● **Given exercise**
What follows is a listing; give it again exactly, in its entirety.

● **Given data**

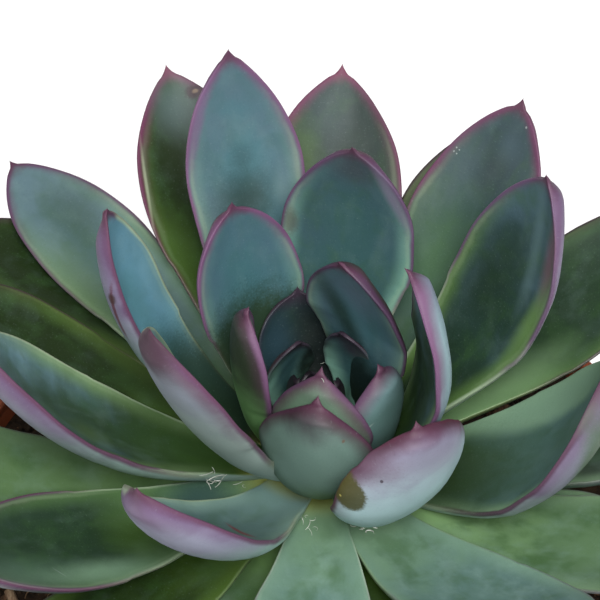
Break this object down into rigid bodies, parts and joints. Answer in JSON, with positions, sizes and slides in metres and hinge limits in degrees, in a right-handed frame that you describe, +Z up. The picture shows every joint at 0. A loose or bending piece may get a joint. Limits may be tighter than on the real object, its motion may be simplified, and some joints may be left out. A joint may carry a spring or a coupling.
{
  "type": "potted succulent",
  "caption": "Rosette succulent with thick, cupped, pointed blue-green leaves edged in mauve, growing from dark soil in a plain round terracotta-coloured plastic pot.",
  "frame": {"origin": "centre of the pot's flat base, on the surface that it stands on", "axes": "+Z up; +X to the right and +Y away from the viewer, as seen from the pictured side"},
  "size_m": [0.1614, 0.1416, 0.1637],
  "materials": {
    "leaf_outer": "waxy, dull green with a thin pale bloom, mauve margins",
    "leaf_middle": "waxy, blue-green bloom, mauve margins",
    "leaf_inner": "waxy, blue bloom, mauve margins and a maroon point",
    "bud": "waxy, dark blue-green",
    "stem": "rough, yellow-green to brown",
    "soil": "crumbly peat, near-black brown, dry and matt",
    "pot": "satin, orange-brown"
  },
  "bodies": {
    "root": {"pot": "pot", "soil": "soil", "stem": "stem", "heart": "bud", "leaf_01": "leaf_outer", "leaf_02": "leaf_outer", "leaf_03": "leaf_outer", "leaf_04": "leaf_outer", "leaf_05": "leaf_outer", "leaf_06": "leaf_outer", "leaf_07": "leaf_outer", "leaf_08": "leaf_outer", "leaf_09": "leaf_outer", "leaf_10": "leaf_outer", "leaf_11": "leaf_outer", "leaf_12": "leaf_outer", "leaf_13": "leaf_outer", "leaf_14": "leaf_outer", "leaf_15": "leaf_middle", "leaf_16": "leaf_middle", "leaf_17": "leaf_middle", "leaf_18": "leaf_middle", "leaf_19": "leaf_middle", "leaf_20": "leaf_middle", "leaf_21": "leaf_middle", "leaf_22": "leaf_middle", "leaf_23": "leaf_middle", "leaf_24": "leaf_middle", "leaf_25": "leaf_middle", "leaf_26": "leaf_inner", "leaf_27": "leaf_inner", "leaf_28": "leaf_inner", "leaf_29": "leaf_inner", "leaf_30": "leaf_inner", "leaf_31": "leaf_inner", "leaf_32": "leaf_inner", "leaf_33": "leaf_inner", "leaf_34": "leaf_inner", "leaf_35": "leaf_inner", "leaf_36": "leaf_inner", "leaf_37": "leaf_inner"}
  },
  "joints": []
}
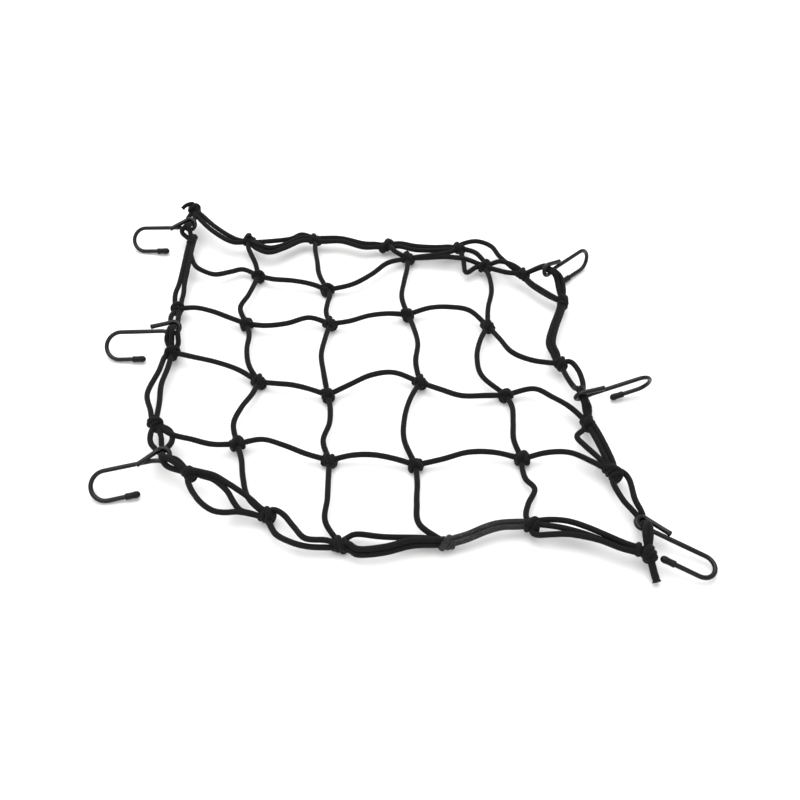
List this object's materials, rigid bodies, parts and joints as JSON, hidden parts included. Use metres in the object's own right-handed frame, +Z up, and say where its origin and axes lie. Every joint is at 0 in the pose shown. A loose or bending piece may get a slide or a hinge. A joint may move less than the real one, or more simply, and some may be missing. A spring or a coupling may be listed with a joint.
{
  "type": "cargo net",
  "caption": "Knotted elastic cord net with a doubled border and bent wire hooks round its edge, lying loose on a flat surface.",
  "frame": {"origin": "middle of the whole outline, on the surface that the net lies on", "axes": "+X to the right of the picture, +Y away from the camera, +Z up out of the net"},
  "size_m": [0.5376, 0.4567, 0.0374],
  "materials": {
    "cord": "matt braided sleeve, near black",
    "wire": "satin black plastic coating on steel wire",
    "cap": "matt black soft cap"
  },
  "bodies": {
    "root": {"net": "cord", "hook_1": "wire", "hook_2": "wire", "hook_3": "wire", "hook_4": "wire", "hook_5": "wire", "hook_6": "wire", "hook_1_cap": "cap", "hook_2_cap": "cap", "hook_3_cap": "cap", "hook_4_cap": "cap", "hook_5_cap": "cap", "hook_6_cap": "cap"}
  },
  "joints": []
}
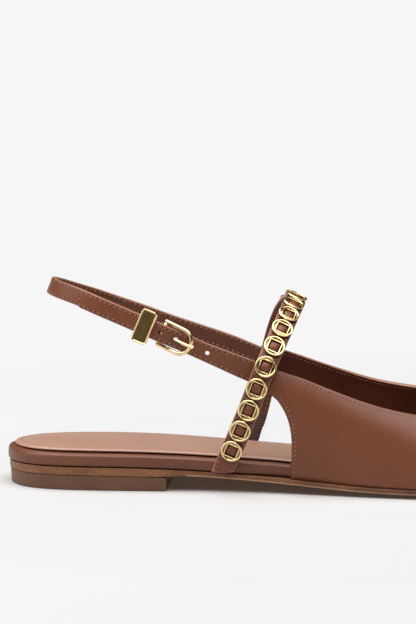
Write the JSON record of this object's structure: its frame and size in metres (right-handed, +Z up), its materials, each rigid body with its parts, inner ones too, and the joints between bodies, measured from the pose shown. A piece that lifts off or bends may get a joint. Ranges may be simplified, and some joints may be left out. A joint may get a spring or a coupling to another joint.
{
  "type": "ballet flat",
  "caption": "Slingback ballet flat for the right foot in smooth brown leather, with a low heel, a studded gold-ring strap over the instep and a small buckle on the heel strap",
  "frame": {"origin": "on the floor, under the middle of the bounding box of the empty shoe", "axes": "+X runs forward from the heel to the toe, +Y to the inner side of the foot, +Z up from the floor"},
  "size_m": [0.2638, 0.0786, 0.0817],
  "materials": {
    "upper_leather": "smooth brown calf leather with a soft sheen and a fine grain",
    "midsole_leather": "the same brown leather, wrapped tight round the midsole",
    "insole_leather": "lighter tan lining leather, softly padded, with a stitched edge",
    "sole_leather": "stained sole leather with a burnished edge",
    "elastic_band": "dark brown ribbed elastic",
    "gold_metal": "polished pale gold plating"
  },
  "bodies": {
    "root": {"outsole": "sole_leather", "heel": "sole_leather", "midsole": "midsole_leather", "insole": "insole_leather", "upper": "upper_leather", "sling_strap": "upper_leather", "tip_strap": "upper_leather", "cross_strap": "upper_leather", "elastic_gore": "elastic_band", "buckle_frame": "gold_metal", "buckle_prong": "gold_metal", "keeper": "gold_metal", "stud_01": "gold_metal", "stud_02": "gold_metal", "stud_03": "gold_metal", "stud_04": "gold_metal", "stud_05": "gold_metal", "stud_06": "gold_metal", "stud_07": "gold_metal", "stud_08": "gold_metal", "stud_09": "gold_metal", "stud_10": "gold_metal", "stud_11": "gold_metal", "stud_12": "gold_metal", "stud_13": "gold_metal", "stud_14": "gold_metal", "stud_15": "gold_metal", "stud_16": "gold_metal", "stud_17": "gold_metal"}
  },
  "joints": []
}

● **Result for this task**
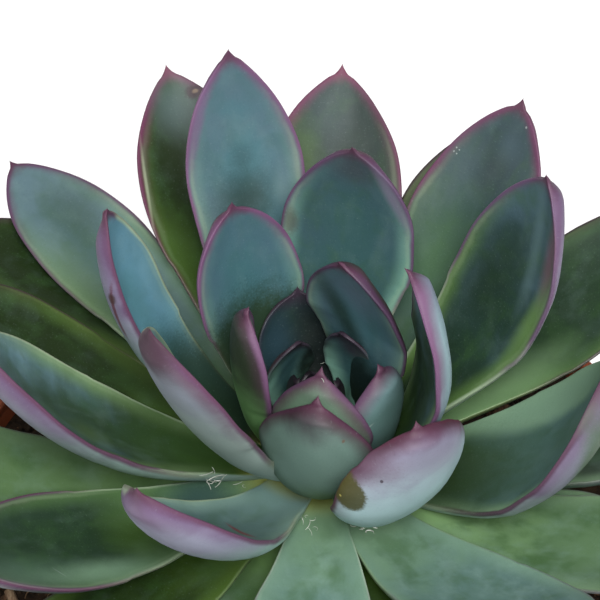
Break this object down into rigid bodies, parts and joints. Answer in JSON, with positions, sizes and slides in metres and hinge limits in degrees, in a right-handed frame that you describe, +Z up. The picture shows every joint at 0. A loose or bending piece may get a joint. Limits may be tighter than on the real object, its motion may be simplified, and some joints may be left out. A joint may carry a spring or a coupling.
{
  "type": "potted succulent",
  "caption": "Rosette succulent with thick, cupped, pointed blue-green leaves edged in mauve, growing from dark soil in a plain round terracotta-coloured plastic pot.",
  "frame": {"origin": "centre of the pot's flat base, on the surface that it stands on", "axes": "+Z up; +X to the right and +Y away from the viewer, as seen from the pictured side"},
  "size_m": [0.1614, 0.1416, 0.1637],
  "materials": {
    "leaf_outer": "waxy, dull green with a thin pale bloom, mauve margins",
    "leaf_middle": "waxy, blue-green bloom, mauve margins",
    "leaf_inner": "waxy, blue bloom, mauve margins and a maroon point",
    "bud": "waxy, dark blue-green",
    "stem": "rough, yellow-green to brown",
    "soil": "crumbly peat, near-black brown, dry and matt",
    "pot": "satin, orange-brown"
  },
  "bodies": {
    "root": {"pot": "pot", "soil": "soil", "stem": "stem", "heart": "bud", "leaf_01": "leaf_outer", "leaf_02": "leaf_outer", "leaf_03": "leaf_outer", "leaf_04": "leaf_outer", "leaf_05": "leaf_outer", "leaf_06": "leaf_outer", "leaf_07": "leaf_outer", "leaf_08": "leaf_outer", "leaf_09": "leaf_outer", "leaf_10": "leaf_outer", "leaf_11": "leaf_outer", "leaf_12": "leaf_outer", "leaf_13": "leaf_outer", "leaf_14": "leaf_outer", "leaf_15": "leaf_middle", "leaf_16": "leaf_middle", "leaf_17": "leaf_middle", "leaf_18": "leaf_middle", "leaf_19": "leaf_middle", "leaf_20": "leaf_middle", "leaf_21": "leaf_middle", "leaf_22": "leaf_middle", "leaf_23": "leaf_middle", "leaf_24": "leaf_middle", "leaf_25": "leaf_middle", "leaf_26": "leaf_inner", "leaf_27": "leaf_inner", "leaf_28": "leaf_inner", "leaf_29": "leaf_inner", "leaf_30": "leaf_inner", "leaf_31": "leaf_inner", "leaf_32": "leaf_inner", "leaf_33": "leaf_inner", "leaf_34": "leaf_inner", "leaf_35": "leaf_inner", "leaf_36": "leaf_inner", "leaf_37": "leaf_inner"}
  },
  "joints": []
}
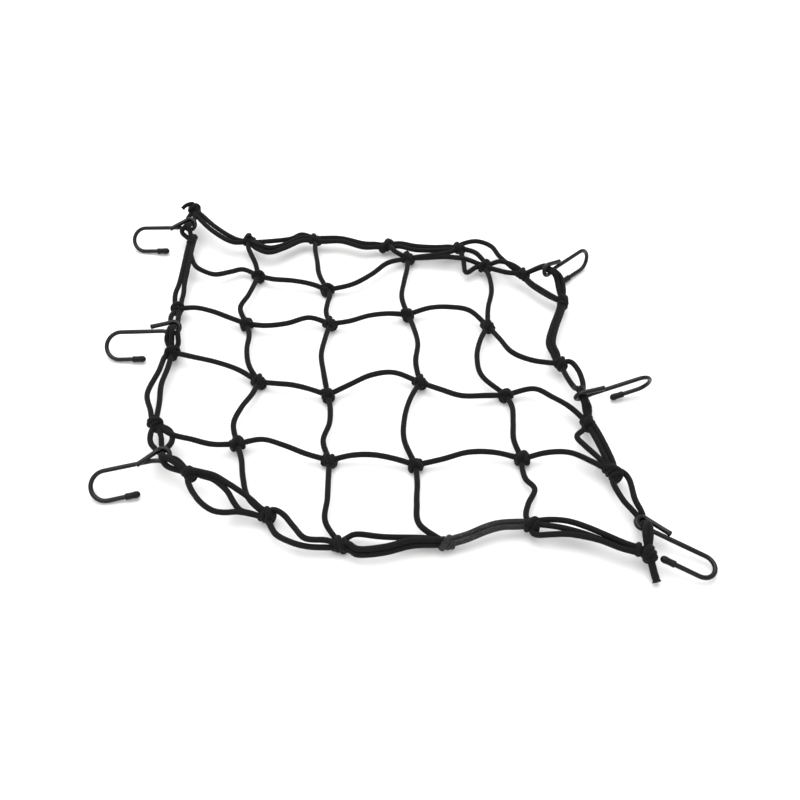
List this object's materials, rigid bodies, parts and joints as JSON, hidden parts included. Use metres in the object's own right-handed frame, +Z up, and say where its origin and axes lie. Every joint is at 0 in the pose shown. A loose or bending piece may get a slide or a hinge. A joint may move less than the real one, or more simply, and some may be missing. A spring or a coupling may be listed with a joint.
{
  "type": "cargo net",
  "caption": "Knotted elastic cord net with a doubled border and bent wire hooks round its edge, lying loose on a flat surface.",
  "frame": {"origin": "middle of the whole outline, on the surface that the net lies on", "axes": "+X to the right of the picture, +Y away from the camera, +Z up out of the net"},
  "size_m": [0.5376, 0.4567, 0.0374],
  "materials": {
    "cord": "matt braided sleeve, near black",
    "wire": "satin black plastic coating on steel wire",
    "cap": "matt black soft cap"
  },
  "bodies": {
    "root": {"net": "cord", "hook_1": "wire", "hook_2": "wire", "hook_3": "wire", "hook_4": "wire", "hook_5": "wire", "hook_6": "wire", "hook_1_cap": "cap", "hook_2_cap": "cap", "hook_3_cap": "cap", "hook_4_cap": "cap", "hook_5_cap": "cap", "hook_6_cap": "cap"}
  },
  "joints": []
}
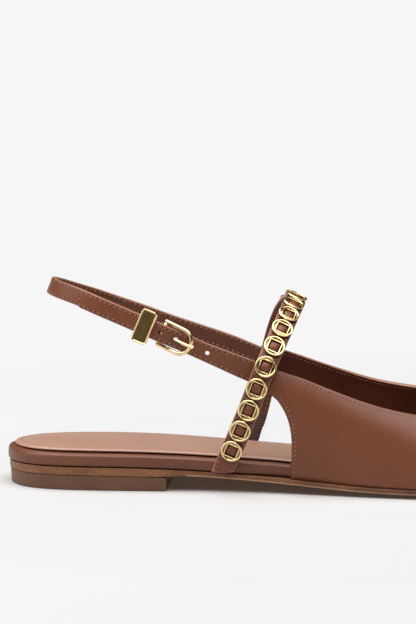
Write the JSON record of this object's structure: its frame and size in metres (right-handed, +Z up), its materials, each rigid body with its parts, inner ones too, and the joints between bodies, measured from the pose shown. A piece that lifts off or bends may get a joint. Ranges may be simplified, and some joints may be left out. A joint may get a spring or a coupling to another joint.
{
  "type": "ballet flat",
  "caption": "Slingback ballet flat for the right foot in smooth brown leather, with a low heel, a studded gold-ring strap over the instep and a small buckle on the heel strap",
  "frame": {"origin": "on the floor, under the middle of the bounding box of the empty shoe", "axes": "+X runs forward from the heel to the toe, +Y to the inner side of the foot, +Z up from the floor"},
  "size_m": [0.2638, 0.0786, 0.0817],
  "materials": {
    "upper_leather": "smooth brown calf leather with a soft sheen and a fine grain",
    "midsole_leather": "the same brown leather, wrapped tight round the midsole",
    "insole_leather": "lighter tan lining leather, softly padded, with a stitched edge",
    "sole_leather": "stained sole leather with a burnished edge",
    "elastic_band": "dark brown ribbed elastic",
    "gold_metal": "polished pale gold plating"
  },
  "bodies": {
    "root": {"outsole": "sole_leather", "heel": "sole_leather", "midsole": "midsole_leather", "insole": "insole_leather", "upper": "upper_leather", "sling_strap": "upper_leather", "tip_strap": "upper_leather", "cross_strap": "upper_leather", "elastic_gore": "elastic_band", "buckle_frame": "gold_metal", "buckle_prong": "gold_metal", "keeper": "gold_metal", "stud_01": "gold_metal", "stud_02": "gold_metal", "stud_03": "gold_metal", "stud_04": "gold_metal", "stud_05": "gold_metal", "stud_06": "gold_metal", "stud_07": "gold_metal", "stud_08": "gold_metal", "stud_09": "gold_metal", "stud_10": "gold_metal", "stud_11": "gold_metal", "stud_12": "gold_metal", "stud_13": "gold_metal", "stud_14": "gold_metal", "stud_15": "gold_metal", "stud_16": "gold_metal", "stud_17": "gold_metal"}
  },
  "joints": []
}